## DATA EXCERPT

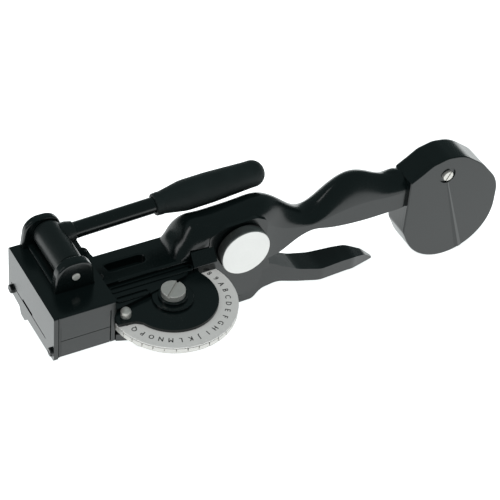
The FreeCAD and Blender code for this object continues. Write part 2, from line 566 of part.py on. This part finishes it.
def makeRocker():
    padZ = knobZ - toeArm * math.cos(toeAngle) - toeR - 0.25
    bar = prism("xz", -3.6, 7.2, [(68.5, -15.0, 1), (92, -16.6, 4), (106, -18.4, 4), (120.5, -18.6, 1), (120.5, padZ, 1),
                                  (109, padZ, 4), (99, -10.4, 3), (68.5, -10.9, 1)])
    nodes["rocker_arm"] = bar.cut(cylY(rockerX, rockerZ, 1.5 + runGap, -10, 10))
    nodes["rocker_pin"] = cylY(rockerX, rockerZ, 1.5, -5.9, 5.9)
    hammer = cylZ(hammerX, 0, hammerR, -10.6, punchLowZ - 0.9)
    collar = cylZ(hammerX, 0, 3.6, -10.6, -9.8)
    nodes["emboss_hammer"] = hammer.fuse(collar).removeSplitter()
    nodes["hammer_spring"] = discSpring(hammerX, 0, -9.75, neckBottomZ + 1.45, 2.6, 3.4, 0.5, 4)
    housing = box(64, -6, -21.5, 104.98, 6, neckBottomZ - 0.02)
    housing = soften(housing, 2, lambda e: along(e, "x") and e.BoundBox.ZMax < -20)
    housing = housing.cut(box(66, -4.2, -19.8, 110, 4.2, neckBottomZ))
    nodes["rocker_housing"] = housing.cut(cylY(rockerX, rockerZ, 1.5 + 0.01, -7, 7))


# ---- magazine ----
def magazineOutline(inset=0.0):
    """Round reel housing whose roof rises to the handle, with a flat front edge.

    The round part is drawn by corners of the tangents at the foot, the bottom and the
    back of the reel's circle, each rounded with the circle's own radius.
    """
    d = inset
    r = magR - d
    foot, bottom = math.radians(205), math.radians(270)
    mid, opening = (foot + bottom) / 2, math.cos((bottom - foot) / 2)
    frontX = magFrontX + d
    frontZ = magZ + (r - math.cos(foot) * (frontX - magX)) / math.sin(foot)
    return [(frontX, frontZ, 6), (magX + r / opening * math.cos(mid), magZ - r, r), (magX + r, magZ - r, r),
            (magX + r, 2.0, 24 - d), (283.5 - d * 0.84, 18.0 - d * 0.54, 24 - d), (268.5 - d * 0.4, 29.5 - d * 0.92, 22 - d),
            (257.0, 31.0 - d, 12 - d), (247.0 + d * 0.3, 28.6 - d, 10), (240.0 + d * 0.4, 23.8 - d, 10),
            (frontX, 19.4 - d, 1)]


def makeMagazine():
    shell = prism("xz", magNearY + coverPlate + 0.05, magFarY - magNearY - coverPlate - 0.05, magazineOutline())
    shell = soften(shell, 4.0, lambda e: e.BoundBox.YMin > magFarY - 0.01)
    cavity = prism("xz", magNearY - 1, magFarY - magWall - magNearY + 1, magazineOutline(2.4))
    shell = shell.cut(cavity)
    postR = 4.2
    shell = shell.fuse(cylY(magScrewX, magScrewZ, postR, magNearY + coverPlate + 0.05, magFarY - magWall + 0.1)).removeSplitter()
    shell = shell.cut(cylY(magScrewX, magScrewZ, 1.6, -20, 4))
    shell = shell.fuse(cylY(magX, magZ, 4.0, magNearY + coverPlate + 2.0, magFarY - magWall + 0.1)).removeSplitter()
    # tape's way in from the handle
    return shell.cut(box(231, -6.9, 8.0, 238, 6.9, 11.2))


def makeMagazineCover():
    plate = prism("xz", magNearY, coverPlate, magazineOutline())
    plate = soften(plate, 0.8, lambda e: e.BoundBox.YMax < magNearY + 0.01)
    # ridge that widens from the screw through the reel's centre to the rim
    ends = []
    for x, z, half, rise in ((258.6, 13.0, 0.8, 0.3), (275.0, -42.6, 2.6, 0.8)):
        ends.append(Part.makePolygon([V(x - half, magNearY + 0.05, z), V(x, magNearY - rise, z),
                                      V(x + half, magNearY + 0.05, z), V(x - half, magNearY + 0.05, z)]))
    plate = plate.fuse(Part.makeLoft(ends, True, True)).removeSplitter()
    recess = cylY(magScrewX, magScrewZ, 5.4, magNearY - 1, magNearY + 0.9)
    plate = plate.cut(recess)
    return plate.cut(cylY(magScrewX, magScrewZ, 1.6 + 0.05, -20, 0))


def makeMagazineScrew():
    head = cylY(magScrewX, magScrewZ, 3.25, magNearY - 1.1, magNearY + 0.88)
    head = soften(head, 0.4, lambda e: e.Length > 15 and e.BoundBox.YMax < magNearY - 1)
    slot = box(-4, -2, -0.45, 4, 0.9, 0.45)
    slot.rotate(V(0, 0, 0), V(0, 1, 0), -62)
    slot.translate(V(magScrewX, magNearY - 1.1, magScrewZ))
    head = head.cut(slot)
    return head.fuse(cylY(magScrewX, magScrewZ, 1.6, magNearY + 0.5, 3.9)).removeSplitter()


def makeReel():
    core = cylY(magX, magZ, reelCoreR, -7.0, 6.3)
    flange = cylY(magX, magZ, 13.0, 6.2, 6.8)
    core = core.fuse(flange).removeSplitter()
    nodes["reel_core"] = core.cut(cylY(magX, magZ, 4.0 + runGap, -20, 20))
    coil = cylY(magX, magZ, coilR, -tapeWidth / 2, tapeWidth / 2)
    nodes["tape_coil"] = coil.cut(cylY(magX, magZ, reelCoreR + 0.02, -20, 20))


def makeTape():
    """Metal tape lying in its channel from the cutter to the magazine's mouth."""
    half = tapeWidth / 2
    flat = box(22.2, -half, tapeZ, tapePath[0][0] + 0.5, half, tapeZ + tapeThick)
    return flat.fuse(pathBand(tapePath, tapeThick / 2, tapeThick / 2, half)).removeSplitter()


# ---- the assembly ----
def build():
    nodes["body_casting"] = makeBody()
    nodes["head_housing"] = makeHead()
    nodes["end_plate"] = makeEndPlate()
    nodes["end_plate_screws"] = makeEndScrews()
    nodes["side_panel"] = makeSidePanel()
    nodes["pivot_bracket"] = makeEars()
    nodes["pivot_pin"] = makePivotPin()
    makeHeadInsides()
    nodes["cutter_cam"] = makeBarrel()
    nodes["lever_rod"] = makeRod()
    nodes["lever_grip"] = makeGrip()
    nodes["cutter_blade"] = makeBlade()
    nodes["wheel_cover"] = makeWheelCover()
    nodes["lower_frame"] = makeLowerFrame()
    makeWheelFixings()
    makeWheels()
    makeKnob()
    makePawl()
    nodes["trigger_spring"] = makeTriggerSpring()
    nodes["trigger"] = makeTrigger()
    makeRocker()
    nodes["magazine_shell"] = makeMagazine()
    nodes["magazine_cover"] = makeMagazineCover()
    nodes["magazine_screw"] = makeMagazineScrew()
    makeReel()
    nodes["tape_strip"] = makeTape()


def main():
    build()
    whole = Part.makeCompound(list(nodes.values())).optimalBoundingBox(False, False)
    lift = V(-(whole.XMin + whole.XMax) / 2, -(whole.YMin + whole.YMax) / 2, -whole.ZMin)
    os.makedirs("parts", exist_ok=True)
    for name, shape in nodes.items():
        shape.translate(lift)
        shape.exportStep("parts/" + name + ".step")
        print(name, len(shape.Solids), round(shape.Volume, 1), shape.isValid())
    print("moved by", [round(c, 5) for c in lift])
    print("overall size", [round(d, 2) for d in (whole.XLength, whole.YLength, whole.ZLength)])


if __name__ == "__main__":
    main()
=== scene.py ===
import json
import math

import bpy
import numpy as np
from mathutils import Matrix, Vector


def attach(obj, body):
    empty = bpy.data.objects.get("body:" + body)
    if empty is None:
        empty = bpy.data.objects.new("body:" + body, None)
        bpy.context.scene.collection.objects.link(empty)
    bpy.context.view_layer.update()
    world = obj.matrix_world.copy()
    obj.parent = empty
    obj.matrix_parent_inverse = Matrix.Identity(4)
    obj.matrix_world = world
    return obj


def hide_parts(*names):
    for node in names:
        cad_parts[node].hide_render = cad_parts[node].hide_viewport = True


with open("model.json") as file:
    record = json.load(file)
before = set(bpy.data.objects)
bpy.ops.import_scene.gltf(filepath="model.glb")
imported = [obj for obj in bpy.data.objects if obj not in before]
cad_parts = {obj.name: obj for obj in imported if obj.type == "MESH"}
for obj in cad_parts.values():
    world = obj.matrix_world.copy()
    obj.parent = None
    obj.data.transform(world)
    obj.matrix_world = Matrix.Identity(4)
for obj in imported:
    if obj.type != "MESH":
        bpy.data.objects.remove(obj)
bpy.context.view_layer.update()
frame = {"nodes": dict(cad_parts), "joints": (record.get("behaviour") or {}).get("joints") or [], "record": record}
nodes = frame["nodes"]
print("frame loaded:", len(nodes), "nodes")

mm = 0.001
# the tool's working origin: its drawing puts the feed knob's axis at (122, 0, 12.6)
knobAt = np.array([122.0, 0.0, 12.6])
knobJoint = next(j for j in frame["joints"] if j["name"] == "knob_turn")
origin = np.array(knobJoint["pos_m"]) - knobAt * mm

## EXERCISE
Give again the lines from the line holding "record = json.load(file)" through the close of the listing, both included, exactly as written and with nothing else.

## REPLY TO THE TASK
    record = json.load(file)
before = set(bpy.data.objects)
bpy.ops.import_scene.gltf(filepath="model.glb")
imported = [obj for obj in bpy.data.objects if obj not in before]
cad_parts = {obj.name: obj for obj in imported if obj.type == "MESH"}
for obj in cad_parts.values():
    world = obj.matrix_world.copy()
    obj.parent = None
    obj.data.transform(world)
    obj.matrix_world = Matrix.Identity(4)
for obj in imported:
    if obj.type != "MESH":
        bpy.data.objects.remove(obj)
bpy.context.view_layer.update()
frame = {"nodes": dict(cad_parts), "joints": (record.get("behaviour") or {}).get("joints") or [], "record": record}
nodes = frame["nodes"]
print("frame loaded:", len(nodes), "nodes")

mm = 0.001
# the tool's working origin: its drawing puts the feed knob's axis at (122, 0, 12.6)
knobAt = np.array([122.0, 0.0, 12.6])
knobJoint = next(j for j in frame["joints"] if j["name"] == "knob_turn")
origin = np.array(knobJoint["pos_m"]) - knobAt * mm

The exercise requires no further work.